As a business, we’ve introduced modern technology to ensure compliance. To make certain that all relevant data regarding a given fire door’s life cycle is accurately documented, we’ve teamed up with PlanRadar to implement NFC tracking for these products. This form of technology actively enables all documents relevant to the life cycle of the fire door to be uploaded. If another individual requires access to relevant data at a particular point in time, this then becomes a simple process.

Importantly, the documents cannot be manually deleted. Key information cannot be lost. All relevant documentation is readily available. That makes life far easier for those involved.

Easy access to manufacturing and installation data helps to identify any major and minor alterations since the time of the previous fire door inspection.

This is crucial as it can be very easy to overlook small alterations that may render a fire door non-compliant.

‘Responsible Persons’ must be aware that, if any fire door has been installed by a non-approved installer, the warranty and quality of the product may well be negatively affected.


Engaging the residents

Many social housing providers employ a variety of strategies to ensure a smooth communication flow between themselves and their residents, one of which involves establishing committees to encompass all nationalities and backgrounds.

The Tenant Involvement and Empowerment Standard 2017 requires providers to listen to and engage with residents, affording the latter the opportunity to discuss any issues and collaborate on suggested improvements.

Legislation changes and meeting the strict standards needed will exert a huge impact on the social housing sector.

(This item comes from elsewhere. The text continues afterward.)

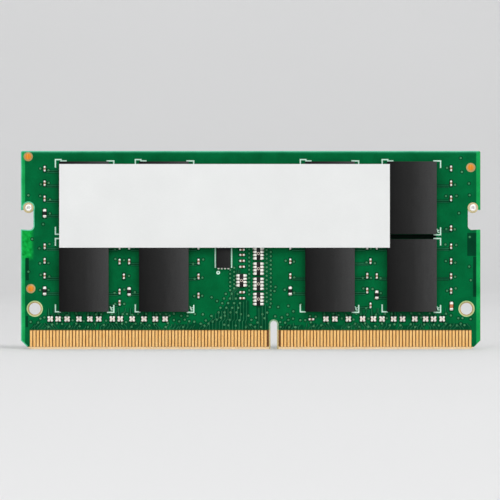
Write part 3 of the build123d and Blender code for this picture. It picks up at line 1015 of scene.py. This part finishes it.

We’ve been working closely with social housing agencies to correct latent defects or update fire protection installations.

Fire safety is a critical issue in social housing where there are often large numbers of people living in close proximity to each other. With everyone involved working together to ensure that buildings are up to standard, and by including residents in the decision-making process, we can reduce the risk of fire, create safer living environments, and fashion a better quality of life for all.